К проблеме перепечатки воспоминаний он вернулся 5 ноября того же года, когда написал: «Еще несколько слов о судьбе „Моих воспоминаний”. Вчера получил письмо от А. А. Бунделя, в котором он меня ставит в известность о том, что он захворал и что его полёт на Кавказ таким образом расстроился, и он все праздничные дни пробудет в Москве. Если Вы всё-таки надумаете воспользоваться его предложением помощи в деле перепечатки на машинке рукописи „Моих воспоминаний”, то, пожалуй, сейчас будет наиболее удобное время;

он будет дома, и в то же время он не настолько болен, чтобы с ним нельзя было вести соответствующих переговоров. А кстати, возьмете у него оттиск своей работы (здесь, видимо, опечатка — должно быть: «моей работы». — В. С.) , который, конечно, Вам сейчас будет очень полезен.

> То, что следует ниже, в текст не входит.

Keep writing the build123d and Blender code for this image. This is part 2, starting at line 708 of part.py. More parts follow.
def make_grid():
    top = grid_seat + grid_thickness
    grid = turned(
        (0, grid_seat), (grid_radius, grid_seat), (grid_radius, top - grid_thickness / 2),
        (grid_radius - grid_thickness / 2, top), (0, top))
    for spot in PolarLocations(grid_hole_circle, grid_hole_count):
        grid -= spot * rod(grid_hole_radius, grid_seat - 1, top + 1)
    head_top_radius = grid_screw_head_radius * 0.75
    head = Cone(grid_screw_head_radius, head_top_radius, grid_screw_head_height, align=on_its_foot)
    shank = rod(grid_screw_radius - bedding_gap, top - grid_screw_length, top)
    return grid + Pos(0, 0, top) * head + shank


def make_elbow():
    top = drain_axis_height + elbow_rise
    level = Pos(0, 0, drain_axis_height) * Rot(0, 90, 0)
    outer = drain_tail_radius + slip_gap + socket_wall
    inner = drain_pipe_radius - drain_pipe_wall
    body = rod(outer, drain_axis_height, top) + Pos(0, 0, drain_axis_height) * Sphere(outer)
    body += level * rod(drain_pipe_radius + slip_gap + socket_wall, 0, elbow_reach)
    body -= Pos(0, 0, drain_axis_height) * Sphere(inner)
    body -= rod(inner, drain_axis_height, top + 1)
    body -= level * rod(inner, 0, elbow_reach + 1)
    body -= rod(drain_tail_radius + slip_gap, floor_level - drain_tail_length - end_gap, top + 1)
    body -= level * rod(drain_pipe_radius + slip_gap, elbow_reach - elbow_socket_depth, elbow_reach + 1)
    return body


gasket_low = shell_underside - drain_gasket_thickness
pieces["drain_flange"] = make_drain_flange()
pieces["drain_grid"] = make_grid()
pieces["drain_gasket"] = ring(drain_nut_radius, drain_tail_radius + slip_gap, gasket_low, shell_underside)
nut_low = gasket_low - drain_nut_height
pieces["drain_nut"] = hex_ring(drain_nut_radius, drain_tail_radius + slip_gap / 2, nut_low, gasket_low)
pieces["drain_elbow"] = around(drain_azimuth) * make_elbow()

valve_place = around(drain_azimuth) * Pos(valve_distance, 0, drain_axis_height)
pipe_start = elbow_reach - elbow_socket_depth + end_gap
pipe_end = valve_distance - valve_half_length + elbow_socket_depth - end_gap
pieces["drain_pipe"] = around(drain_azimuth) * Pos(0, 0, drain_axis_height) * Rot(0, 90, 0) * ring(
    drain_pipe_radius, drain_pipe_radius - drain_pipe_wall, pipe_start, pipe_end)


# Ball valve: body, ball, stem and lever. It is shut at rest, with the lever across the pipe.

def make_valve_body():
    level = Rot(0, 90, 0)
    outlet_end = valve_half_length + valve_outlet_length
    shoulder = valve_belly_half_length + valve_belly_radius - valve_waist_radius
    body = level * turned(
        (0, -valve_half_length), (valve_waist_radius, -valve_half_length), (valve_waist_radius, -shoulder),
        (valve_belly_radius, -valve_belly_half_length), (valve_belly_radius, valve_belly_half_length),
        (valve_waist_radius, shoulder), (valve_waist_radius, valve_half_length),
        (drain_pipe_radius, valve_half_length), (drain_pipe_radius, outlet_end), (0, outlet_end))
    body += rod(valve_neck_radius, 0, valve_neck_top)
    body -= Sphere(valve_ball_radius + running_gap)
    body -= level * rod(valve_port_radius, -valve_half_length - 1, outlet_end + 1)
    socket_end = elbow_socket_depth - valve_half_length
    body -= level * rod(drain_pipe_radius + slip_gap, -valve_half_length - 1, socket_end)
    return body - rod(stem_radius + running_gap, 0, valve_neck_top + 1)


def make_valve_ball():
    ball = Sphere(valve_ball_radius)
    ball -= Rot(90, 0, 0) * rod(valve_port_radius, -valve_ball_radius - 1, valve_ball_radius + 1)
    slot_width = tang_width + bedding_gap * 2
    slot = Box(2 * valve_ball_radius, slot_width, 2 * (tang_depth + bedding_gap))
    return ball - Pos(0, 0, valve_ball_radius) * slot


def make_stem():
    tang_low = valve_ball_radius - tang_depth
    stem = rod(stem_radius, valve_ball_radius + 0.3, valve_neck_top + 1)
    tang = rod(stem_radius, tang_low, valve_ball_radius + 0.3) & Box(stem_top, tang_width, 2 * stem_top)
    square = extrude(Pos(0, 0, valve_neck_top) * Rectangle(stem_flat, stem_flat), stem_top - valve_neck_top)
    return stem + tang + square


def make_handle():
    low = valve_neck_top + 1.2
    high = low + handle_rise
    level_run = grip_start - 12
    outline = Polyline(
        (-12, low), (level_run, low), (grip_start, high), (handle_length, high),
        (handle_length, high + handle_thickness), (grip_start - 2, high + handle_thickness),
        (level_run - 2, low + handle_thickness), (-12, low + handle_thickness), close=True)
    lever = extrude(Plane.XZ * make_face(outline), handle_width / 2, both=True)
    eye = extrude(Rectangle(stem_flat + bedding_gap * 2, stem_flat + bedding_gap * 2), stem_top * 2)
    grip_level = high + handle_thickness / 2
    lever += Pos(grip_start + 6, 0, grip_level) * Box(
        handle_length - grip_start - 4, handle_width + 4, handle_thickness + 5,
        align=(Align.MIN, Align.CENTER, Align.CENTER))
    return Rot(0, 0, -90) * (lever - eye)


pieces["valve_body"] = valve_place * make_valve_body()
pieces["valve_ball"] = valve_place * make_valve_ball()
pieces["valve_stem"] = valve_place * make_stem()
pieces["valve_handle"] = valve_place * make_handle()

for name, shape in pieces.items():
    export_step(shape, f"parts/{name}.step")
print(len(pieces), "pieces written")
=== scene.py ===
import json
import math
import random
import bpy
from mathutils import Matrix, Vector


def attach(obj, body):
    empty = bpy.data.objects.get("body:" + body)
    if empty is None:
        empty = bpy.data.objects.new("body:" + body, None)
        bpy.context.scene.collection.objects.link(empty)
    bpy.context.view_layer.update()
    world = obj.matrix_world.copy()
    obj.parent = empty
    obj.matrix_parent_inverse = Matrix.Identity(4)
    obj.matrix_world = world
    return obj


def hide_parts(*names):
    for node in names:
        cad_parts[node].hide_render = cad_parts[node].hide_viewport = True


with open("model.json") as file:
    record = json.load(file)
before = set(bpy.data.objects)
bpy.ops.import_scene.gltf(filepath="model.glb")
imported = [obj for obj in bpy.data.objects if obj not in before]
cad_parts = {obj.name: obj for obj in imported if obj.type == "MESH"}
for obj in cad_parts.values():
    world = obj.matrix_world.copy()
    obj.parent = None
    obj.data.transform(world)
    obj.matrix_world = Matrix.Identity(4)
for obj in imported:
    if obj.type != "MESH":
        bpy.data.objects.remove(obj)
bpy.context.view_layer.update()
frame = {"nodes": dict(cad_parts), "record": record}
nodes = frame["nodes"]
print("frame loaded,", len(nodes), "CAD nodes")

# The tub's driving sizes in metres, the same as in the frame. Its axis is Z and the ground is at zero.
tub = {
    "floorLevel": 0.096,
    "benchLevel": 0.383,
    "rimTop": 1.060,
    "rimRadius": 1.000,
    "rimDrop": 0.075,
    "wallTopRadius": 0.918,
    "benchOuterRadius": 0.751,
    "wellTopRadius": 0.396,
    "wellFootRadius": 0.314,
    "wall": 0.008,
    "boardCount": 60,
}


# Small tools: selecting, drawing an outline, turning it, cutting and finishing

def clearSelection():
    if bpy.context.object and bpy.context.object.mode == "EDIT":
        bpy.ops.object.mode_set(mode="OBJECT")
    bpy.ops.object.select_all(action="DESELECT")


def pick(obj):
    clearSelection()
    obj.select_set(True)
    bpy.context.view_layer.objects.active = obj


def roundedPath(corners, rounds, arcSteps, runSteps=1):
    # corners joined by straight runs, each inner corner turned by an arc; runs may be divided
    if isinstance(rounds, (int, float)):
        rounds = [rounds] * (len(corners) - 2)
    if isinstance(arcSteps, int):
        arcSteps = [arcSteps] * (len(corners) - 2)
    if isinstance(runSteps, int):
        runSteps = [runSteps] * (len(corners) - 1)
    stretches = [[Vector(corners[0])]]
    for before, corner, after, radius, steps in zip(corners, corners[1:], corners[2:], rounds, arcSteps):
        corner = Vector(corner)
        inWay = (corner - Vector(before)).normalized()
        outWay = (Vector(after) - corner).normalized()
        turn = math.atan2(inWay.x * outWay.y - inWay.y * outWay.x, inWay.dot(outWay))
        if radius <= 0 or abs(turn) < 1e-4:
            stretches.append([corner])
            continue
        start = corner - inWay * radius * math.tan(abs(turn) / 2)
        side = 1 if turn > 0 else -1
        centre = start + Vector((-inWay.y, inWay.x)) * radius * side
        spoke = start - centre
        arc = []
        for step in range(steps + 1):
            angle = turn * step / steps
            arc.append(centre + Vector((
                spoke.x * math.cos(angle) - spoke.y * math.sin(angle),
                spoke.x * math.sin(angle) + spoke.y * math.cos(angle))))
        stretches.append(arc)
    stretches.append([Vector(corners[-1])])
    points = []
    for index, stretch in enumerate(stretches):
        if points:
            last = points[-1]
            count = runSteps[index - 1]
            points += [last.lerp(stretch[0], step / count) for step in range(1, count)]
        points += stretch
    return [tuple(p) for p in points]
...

Я совсем плохо представляю себе, с какими денежными расходами будет связано Ваше участие в оформлении рукописи моей работы. Эту сторону во­­проса необходимо будет выяснить до конца без недомолвок; я уже говорил Вам, что в некоторой части (50 руб.) я могу взять на себя, а сейчас брат говорит мне, что и он с охотой готов пойти навстречу этому делу. Пишите подробно всё, что Вам будет надобно, а я лично держусь того мнения, что было бы доброе желание, а там всегда можно устроиться».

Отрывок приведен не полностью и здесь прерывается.